As for the general market conditions, producer activity across our operating footprint remains strong. In the Williston Basin, our customers continue to experience production increases resulting from drilling and completion improvements, which is causing more of the play to have strong economics, specifically further south and west in McKenzie County and further north in Williams County. ONEOK has substantial acreage dedications in both of these counties.
In the STACK and SCOOP areas, it’s a similar story. Producers continue to test various drilling and completion techniques and different formations to determine what provides the best results. The volumes we’re seeing on our system so far this year from the STACK and SCOOP areas are extremely positive and have met or exceeded our expectations at this point. This continued activity gives us confidence in our volume growth outlook across our operations.
Terry already touched on our growth projects and construction progress. But in addition, we continue active discussions with producers and processors for additional commitments on our announced projects. We’ve contracted an additional 40,000 barrels per day on our Arbuckle II, a 20% increase in contracted volumes since the project was announced in February. We’ve also seen a 20% increase of committed volumes on Elk Creek since it was announced, with more than 120,000 barrels per day now contracted.
Terry, that concludes my remarks.
Thanks Kevin for that really good and thorough update.

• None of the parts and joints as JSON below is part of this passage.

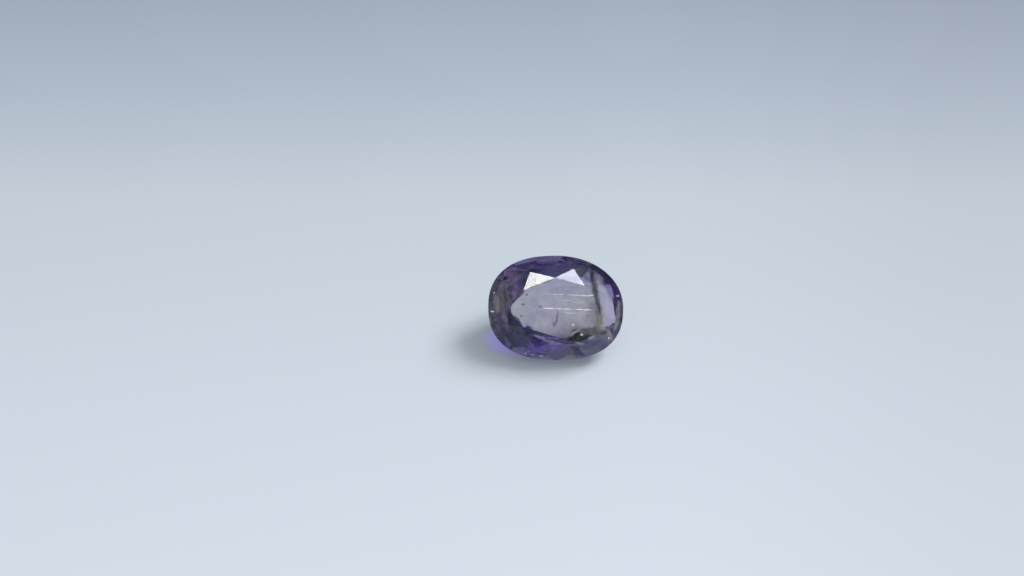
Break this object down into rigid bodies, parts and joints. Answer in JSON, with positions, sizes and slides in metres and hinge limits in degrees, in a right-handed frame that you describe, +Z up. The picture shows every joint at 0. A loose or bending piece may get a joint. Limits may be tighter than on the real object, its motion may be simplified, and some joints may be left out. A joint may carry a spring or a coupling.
{
  "type": "faceted oval iolite gemstone",
  "caption": "Cut and polished oval gemstone of clear violet-blue iolite with a brilliant crown, thin girdle and keeled pavilion, lying loose on one pavilion facet.",
  "frame": {"origin": "on the ground, under the middle of the stone's bounding box", "axes": "+X along the length of the oval, +Y away from the side that the table is turned to, +Z up. The table faces -Y and up."},
  "size_m": [0.009, 0.0058, 0.0051],
  "materials": {
    "iolite": "polished"
  },
  "bodies": {
    "root": {"cut_stone": "iolite"}
  },
  "joints": []
}
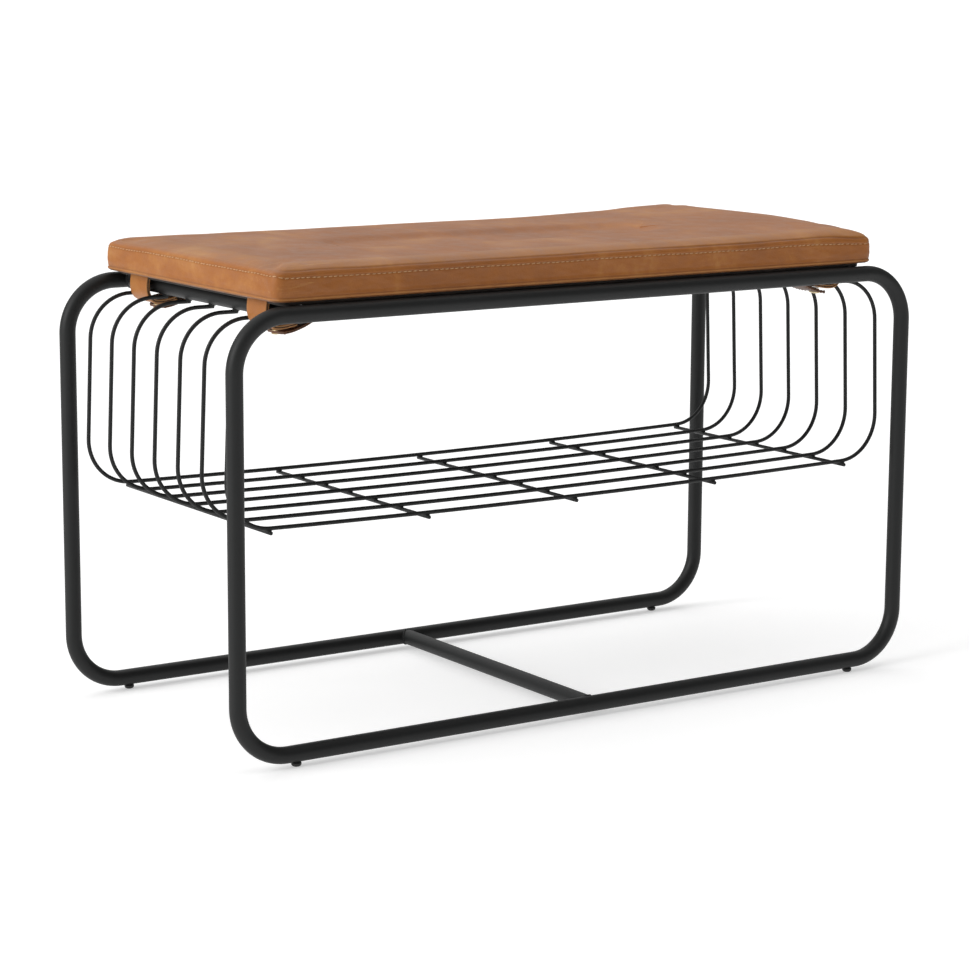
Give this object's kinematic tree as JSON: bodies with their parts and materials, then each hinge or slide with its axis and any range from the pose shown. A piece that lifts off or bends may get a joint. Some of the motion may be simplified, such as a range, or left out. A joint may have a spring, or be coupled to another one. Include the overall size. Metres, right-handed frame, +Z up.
{
  "type": "entryway bench",
  "caption": "Entryway bench: two bent steel tube loops joined by bars, a hanging wire shoe shelf and a padded leather seat held on by snap straps.",
  "frame": {"origin": "centre of the footprint, on the floor under the glides", "axes": "+X along the bench, +Y to the back, +Z up"},
  "size_m": [0.9, 0.4, 0.518],
  "materials": {
    "frame_steel": "matte black powder coat",
    "seat_leather": "tan pull-up leather",
    "seat_lining": "woven underlining",
    "seat_foam": "open-cell foam",
    "seat_plywood": "raw plywood",
    "strap_leather": "tan strap leather, two layers",
    "stud_brass": "antique brass press stud",
    "glide_nylon": "black nylon"
  },
  "bodies": {
    "bench": {"front_loop": "frame_steel", "rear_loop": "frame_steel", "top_bar_left": "frame_steel", "top_bar_right": "frame_steel", "base_bar": "frame_steel", "shelf_wire_1": "frame_steel", "shelf_wire_2": "frame_steel", "shelf_wire_3": "frame_steel", "shelf_wire_4": "frame_steel", "shelf_wire_5": "frame_steel", "shelf_wire_6": "frame_steel", "shelf_wire_7": "frame_steel", "shelf_cross_wire_1": "frame_steel", "shelf_cross_wire_2": "frame_steel", "shelf_cross_wire_3": "frame_steel", "shelf_cross_wire_4": "frame_steel", "shelf_cross_wire_5": "frame_steel", "glide_front_left": "glide_nylon", "glide_front_right": "glide_nylon", "glide_rear_left": "glide_nylon", "glide_rear_right": "glide_nylon", "cover_top": "seat_leather", "cover_band": "seat_leather", "cover_bottom": "seat_lining", "foam_pad": "seat_foam", "seat_board": "seat_plywood"},
    "tab_front_left": {"tab_front_left": "strap_leather", "tab_socket_front_left": "stud_brass", "tab_cap_front_left": "stud_brass"},
    "strap_front_left": {"strap_front_left": "strap_leather", "strap_stud_front_left": "stud_brass"},
    "tab_front_right": {"tab_front_right": "strap_leather", "tab_socket_front_right": "stud_brass", "tab_cap_front_right": "stud_brass"},
    "strap_front_right": {"strap_front_right": "strap_leather", "strap_stud_front_right": "stud_brass"},
    "tab_rear_left": {"tab_rear_left": "strap_leather", "tab_socket_rear_left": "stud_brass", "tab_cap_rear_left": "stud_brass"},
    "strap_rear_left": {"strap_rear_left": "strap_leather", "strap_stud_rear_left": "stud_brass"},
    "tab_rear_right": {"tab_rear_right": "strap_leather", "tab_socket_rear_right": "stud_brass", "tab_cap_rear_right": "stud_brass"},
    "strap_rear_right": {"strap_rear_right": "strap_leather", "strap_stud_rear_right": "stud_brass"}
  },
  "joints": [
    {"name": "tab_front_left_open", "type": "hinge", "parent": "bench", "child": "tab_front_left", "pos_m": [-0.288, -0.13208, 0.4756], "axis": [0, -1, 0], "range_deg": [0, 55]},
    {"name": "strap_front_left_open", "type": "hinge", "parent": "bench", "child": "strap_front_left", "pos_m": [-0.3804, -0.13208, 0.4756], "axis": [0, 1, 0], "range_deg": [0, 65]},
    {"name": "tab_front_right_open", "type": "hinge", "parent": "bench", "child": "tab_front_right", "pos_m": [0.288, -0.13208, 0.4756], "axis": [0, 1, 0], "range_deg": [0, 55]},
    {"name": "strap_front_right_open", "type": "hinge", "parent": "bench", "child": "strap_front_right", "pos_m": [0.3804, -0.13208, 0.4756], "axis": [0, -1, 0], "range_deg": [0, 65]},
    {"name": "tab_rear_left_open", "type": "hinge", "parent": "bench", "child": "tab_rear_left", "pos_m": [-0.288, 0.13208, 0.4756], "axis": [0, -1, 0], "range_deg": [0, 55]},
    {"name": "strap_rear_left_open", "type": "hinge", "parent": "bench", "child": "strap_rear_left", "pos_m": [-0.3804, 0.13208, 0.4756], "axis": [0, 1, 0], "range_deg": [0, 65]},
    {"name": "tab_rear_right_open", "type": "hinge", "parent": "bench", "child": "tab_rear_right", "pos_m": [0.288, 0.13208, 0.4756], "axis": [0, 1, 0], "range_deg": [0, 55]},
    {"name": "strap_rear_right_open", "type": "hinge", "parent": "bench", "child": "strap_rear_right", "pos_m": [0.3804, 0.13208, 0.4756], "axis": [0, -1, 0], "range_deg": [0, 65]}
  ],
  "couplings": [
    {"joint": "strap_front_left_open", "follows": "tab_front_left_open", "ratio": 1.18},
    {"joint": "strap_front_right_open", "follows": "tab_front_right_open", "ratio": 1.18},
    {"joint": "strap_rear_left_open", "follows": "tab_rear_left_open", "ratio": 1.18},
    {"joint": "strap_rear_right_open", "follows": "tab_rear_right_open", "ratio": 1.18}
  ]
}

Before we take your questions, I think it’s important to mention the Western Oklahoma wildfires. Although the fires had a minimal impact to our facilities, the fires did affect and caused hardship for several of our employees. Some employees experienced significant damage to their homes, buildings or to their farm and ranch lands. Fortunately, last week, rainfall soaked the region and helped firefighters contain the wildfires, which have charred almost 550 square miles. I want them to know that we’re thinking about them as they recover and rebuild. Much work lies ahead for those impacted by the fires. And ONEOK is here to help by making resources available to those employees in need of assistance.
To our investors, thank you for your continued support of ONEOK. And as always, thank you to our employees for your hard work and continued dedication to operating our assets safely and environmentally responsibly.
So, with that, operator, we’re now ready for questions.
[Operator Instructions] We will go first to Eric Genco with Citi.
Good morning, guys. You’ve talked in the past about Mid-Con processing each 200, and that plant produces roughly 20,000 to 25,000 barrels a day of NGLs. Can you just remind me what’s a decent rule of thumb for the Bakken, even if we were to assume full ethane rejection.
Eric, it’s Kevin. If you assume full ethane rejection, you’re probably talking in that same range.
Okay. So, I’m just think about this now. I was looking back, a year ago, I mean, the Bakken pipeline was basically full a year ago. And if you look at the statewide data February to February, year-over-year, it’s almost a 400 a day increase -- Mcf a day increase. So, basically, the simple math of that would suggest that there is another 50,000 barrels a day. So, I’m just trying to put this in the context. If you need to get to 100,000 a day on Elk Creek, are you basically with what must be being railed out of the basin now? Are you basically half way there with your targeted returns?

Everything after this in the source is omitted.